Nigel Henderson, Bethnal Green, 1949-52,
Courtesy of the Artist

Another highlight from the day (I attended one, of two – so no doubt there were many more) was Alex Seago’s review of the changing aesthetics of the 1950s, as viewed through the front covers of the Royal College of Art’s then-student journal ARK,, which changed from folk to punk aesthetic almost overnight and included material from a range of editors and contributors that included Lawrence Alloway (“Technology and Sex in Sci Fi”) and Reyner Banham (“The New Looking Cruise Awaits”) to spreads by Richard Hamilton, Eduardo Paolozzi and even Ridley Scott. Benjamin Buchloh’s paper on Richard Hamilton’s relationship to the North American Pop artists, many of whom the latter encountered in work or person during his visit in 1963 to California to see a Marcel Duchamp retrospective. Formal comparisons of works by Hamilton, and Lichtenstein, Rauschenberg and Warhol were compelling. Hamilton’s responses seemed more cautious or sceptical than his counterparts’ “originals.”A final talk by Ben Cranfield explored IG’s critical methodologies, and transposed them against the initial boundary-pushing ambitions of the ICA itself.
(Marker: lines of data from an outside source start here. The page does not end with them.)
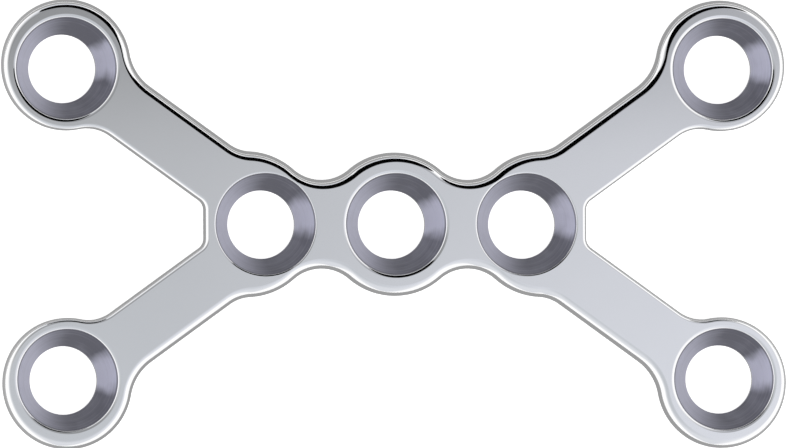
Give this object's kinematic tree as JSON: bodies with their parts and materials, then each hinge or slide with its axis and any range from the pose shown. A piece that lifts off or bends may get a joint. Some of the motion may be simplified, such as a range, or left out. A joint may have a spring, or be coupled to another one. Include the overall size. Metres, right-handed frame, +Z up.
{
  "type": "bone plate",
  "caption": "Small flat double-Y bone plate: a straight row of countersunk screw holes with forked arms at both ends, each ending in a holed eyelet.",
  "frame": {"origin": "under the middle hole, at the center of the flat underside", "axes": "+X along the plate from fork to fork, +Y across it, +Z up, out of the countersunk top"},
  "size_m": [0.03, 0.0168, 0.0012],
  "materials": {
    "polished_steel": "mirror-polished all over, with turned countersinks that show fine rings"
  },
  "bodies": {
    "root": {"bone_plate": "polished_steel"}
  },
  "joints": []
}
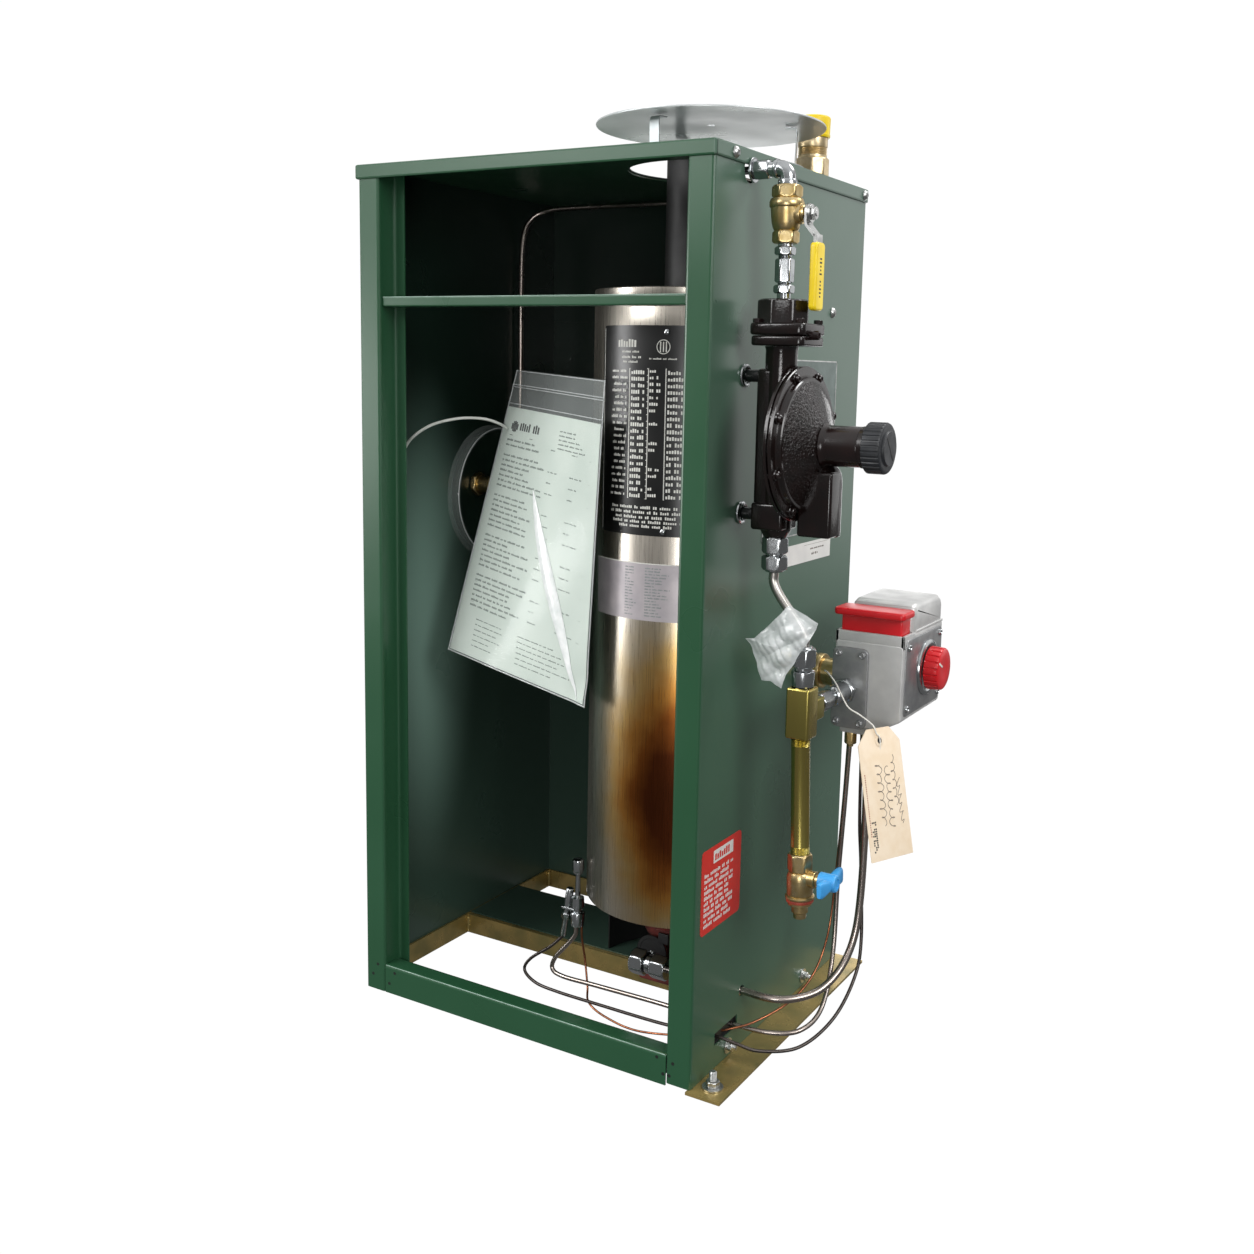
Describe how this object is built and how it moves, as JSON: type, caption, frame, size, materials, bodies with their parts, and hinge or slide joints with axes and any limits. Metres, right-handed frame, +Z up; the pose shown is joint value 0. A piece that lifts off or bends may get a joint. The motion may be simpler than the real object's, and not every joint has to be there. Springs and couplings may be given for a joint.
{
  "type": "tank water heater",
  "caption": "Gas-fired tank water heater in an open-fronted green weather cabinet, with a piped gas train, regulator and control valve on its right wall.",
  "frame": {"origin": "On the floor, on the underside of the base's cross rail, under the middle of the cabinet's width and depth.", "axes": "+Z up, -Y out of the cabinet's open front, +X towards the wall that carries the gas train."},
  "size_m": [0.588, 0.373, 0.9858],
  "materials": {
    "green_powder_coat": "satin",
    "yellow_zinc": "satin",
    "stainless_steel": "brushed",
    "galvanised_sheet": "bright",
    "black_steel": "matte",
    "bright_plated_steel": "bright",
    "brass": "machined",
    "dark_brown_casting": "painted",
    "grey_die_casting": "cast",
    "red_plastic": "gloss",
    "black_plastic": "matte",
    "yellow_vinyl": "satin",
    "blue_plastic": "satin",
    "red_oxide_iron": "matte",
    "copper": "drawn",
    "clear_film": "gloss",
    "manila_card": "matte",
    "white_nylon": "satin"
  },
  "bodies": {
    "heater": {"base_frame": "yellow_zinc", "floor_plate": "green_powder_coat", "anchor_stud": "bright_plated_steel", "side_panel_left": "green_powder_coat", "side_panel_right": "green_powder_coat", "back_panel_lower": "green_powder_coat", "back_panel_upper": "green_powder_coat", "front_sill": "green_powder_coat", "crossbar": "green_powder_coat", "roof_panel": "green_powder_coat", "rain_cap": "galvanised_sheet", "rain_cap_stand": "galvanised_sheet", "relief_valve_body": "brass", "relief_valve_cap": "yellow_vinyl", "tank_shell": "stainless_steel", "tank_head_bottom": "stainless_steel", "tank_head_top": "stainless_steel", "flue_pipe": "black_steel", "tank_skirt": "black_steel", "burner": "red_oxide_iron", "orifice_elbow": "bright_plated_steel", "pilot_burner": "bright_plated_steel", "wall_port_plate": "black_steel", "wall_port_rim": "clear_film", "port_nipple": "brass", "inlet_elbow": "bright_plated_steel", "ball_valve_body": "brass", "inlet_coupling": "bright_plated_steel", "regulator_flange": "dark_brown_casting", "regulator_body": "dark_brown_casting", "diaphragm_case": "dark_brown_casting", "spring_bonnet": "dark_brown_casting", "standoff_upper": "bright_plated_steel", "standoff_lower": "bright_plated_steel", "outlet_nuts": "bright_plated_steel", "offset_tube": "bright_plated_steel", "tee_nuts": "bright_plated_steel", "tee_block": "brass", "inlet_union": "bright_plated_steel", "drip_nipple": "brass", "drain_cock_body": "brass", "thermostat_shank": "brass", "valve_body": "grey_die_casting", "valve_inlet_plate": "grey_die_casting", "burner_tube": "bright_plated_steel", "pilot_tube": "bright_plated_steel", "sensor_lead": "black_plastic", "copper_tube": "copper", "gas_header": "bright_plated_steel", "document_pouch": "clear_film", "pouch_strap": "white_nylon", "tube_bag": "clear_film", "card_tag": "manila_card", "tag_string": "white_nylon"},
    "lever": {"ball_valve_lever": "bright_plated_steel", "lever_grip": "yellow_vinyl"},
    "drain_handle": {"drain_cock_handle": "blue_plastic"},
    "dial": {"control_knob": "red_plastic"},
    "spring_cap": {"bonnet_cap": "black_plastic"},
    "button": {"pilot_button": "red_plastic"}
  },
  "joints": [
    {"name": "ball_valve_turn", "type": "hinge", "parent": "heater", "child": "lever", "pos_m": [0.2741, -0.11, 0.8535], "axis": [1, 0, 0], "range_deg": [0, 90]},
    {"name": "drain_cock_turn", "type": "hinge", "parent": "heater", "child": "drain_handle", "pos_m": [0.29092, -0.11, 0.21909], "axis": [0.9994, 0, 0.0349], "range_deg": [0, 90]},
    {"name": "dial_turn", "type": "hinge", "parent": "heater", "child": "dial", "pos_m": [0.346, 0.072, 0.404], "axis": [1, 0, 0], "range_deg": [0, 270]},
    {"name": "spring_cap_turn", "type": "hinge", "parent": "heater", "child": "spring_cap", "pos_m": [0.345, -0.106, 0.642], "axis": [1, 0, 0], "range_deg": [0, 360]},
    {"name": "pilot_button_press", "type": "slide", "parent": "heater", "child": "button", "axis": [0, 0, -1], "range_m": [0, 0.004]}
  ]
}
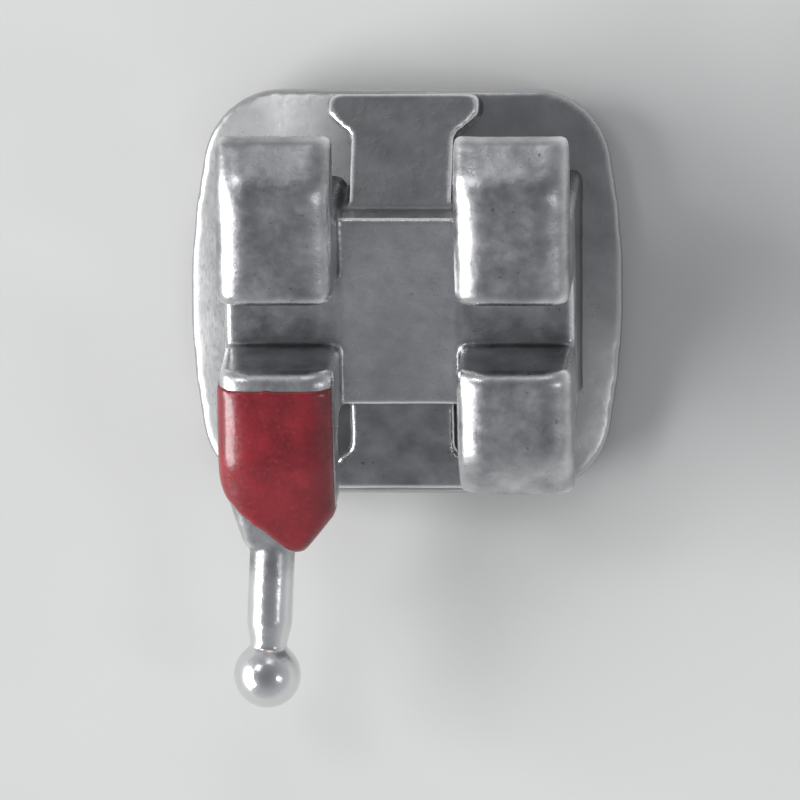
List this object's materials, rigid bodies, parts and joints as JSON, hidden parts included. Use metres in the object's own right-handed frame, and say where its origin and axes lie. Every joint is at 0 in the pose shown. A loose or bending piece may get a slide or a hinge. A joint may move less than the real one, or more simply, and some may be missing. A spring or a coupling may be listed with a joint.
{
  "type": "orthodontic bracket",
  "caption": "Twin orthodontic bracket with tie wings round an archwire slot, a ball hook on a red-marked wing, and a curved bonding pad backed by wire screen.",
  "frame": {"origin": "the middle of the pad's bonding face, where the bracket's base meets the crown", "axes": "+X is mesial and lies along the archwire slot, +Y is occlusal, +Z is labial, straight out of the tooth; the hook points to -Y"},
  "size_m": [0.0036, 0.0051, 0.0024],
  "materials": {
    "cast_steel": "cast stainless steel, tumbled and electropolished to a fine satin",
    "foil_steel": "thin rolled stainless foil, dull after brazing",
    "wire_steel": "fine stainless wire cloth, matt after brazing",
    "red_enamel": "deep red glossy enamel"
  },
  "bodies": {
    "root": {"bracket_body": "cast_steel", "pad_foil": "foil_steel", "bonding_mesh": "wire_steel", "colour_mark": "red_enamel"}
  },
  "joints": []
}
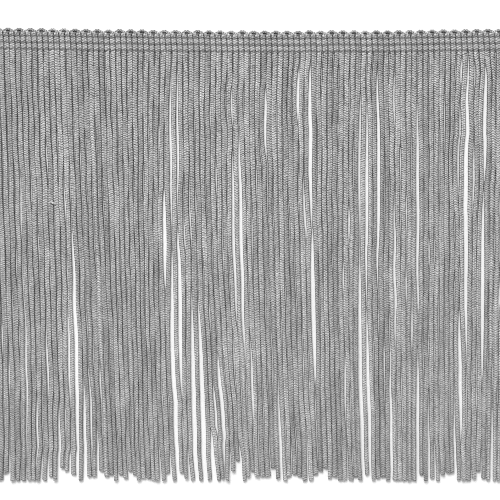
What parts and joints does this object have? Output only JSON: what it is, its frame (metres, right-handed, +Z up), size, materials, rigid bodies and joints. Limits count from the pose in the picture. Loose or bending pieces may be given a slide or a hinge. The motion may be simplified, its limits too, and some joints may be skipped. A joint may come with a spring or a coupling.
{
  "type": "chainette fringe trim",
  "caption": "Flat-lying fringe trim: knitted cord strands hanging from a narrow stitched heading with a scalloped upper edge.",
  "frame": {"origin": "middle of the underside of the whole trim, on the surface that it lies on", "axes": "+X along the heading to the right, +Y from the feet of the strands to the scalloped edge, +Z up, off the surface, with the trim's face up"},
  "size_m": [0.1804, 0.1529, 0.0022],
  "materials": {
    "heading_yarn": "grey knitted chainette cord, stitched down, soft dull sheen",
    "cord_yarn": "grey knitted chainette cord, soft satin sheen"
  },
  "bodies": {
    "root": {"heading": "heading_yarn", "fringe": "cord_yarn"}
  },
  "joints": []
}
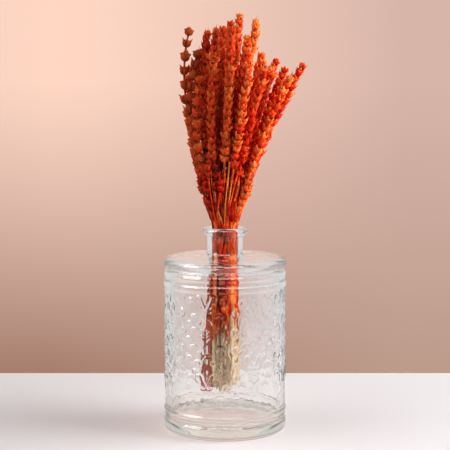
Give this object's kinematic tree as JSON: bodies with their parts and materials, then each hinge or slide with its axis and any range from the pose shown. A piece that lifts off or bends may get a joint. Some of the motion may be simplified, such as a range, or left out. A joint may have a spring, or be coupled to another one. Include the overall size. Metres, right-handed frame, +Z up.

As an example, the exhibition “Growth and Form” (1951), which adopted the photogram as the conceptual curatorial framework (where, according to the Independent Group website set up by Massey, “Richard Hamilton created a complete environment—blown up microphotographs and X-rays were incorporated onto screens, films showing crystal growth and the maturation of a sea urchin were projected onto the walls in order that the spectator could be totally engulfed. Growth and Form was crucial for the Independent Group’s formulation of the expendable aesthetic….”). Cranfield’s talk highlighted the IG’s institutional provocations through curatorial forms, their casual pragmatism, their resistance to inherited institutional norms and forms and their insistence that—in Raymond William’s words—“culture is ordinary.”

 

The day provided many highlights and much food for thought. The conference brimmed with the International Group’s ground-level goodness, its sharp-focused reflections on global uncertainty and political promise, its desire for the tactile textures of new technology, its links to the Tomorrow-art of the past and of the present, its innovative curatorial ambitions and independence(OCCUPY, ahoy!). That to experience these offerings were relatively closed and costly is the unfortunate nature of the research-beast, however it would be a great shame if the re-BUNK! stopped here.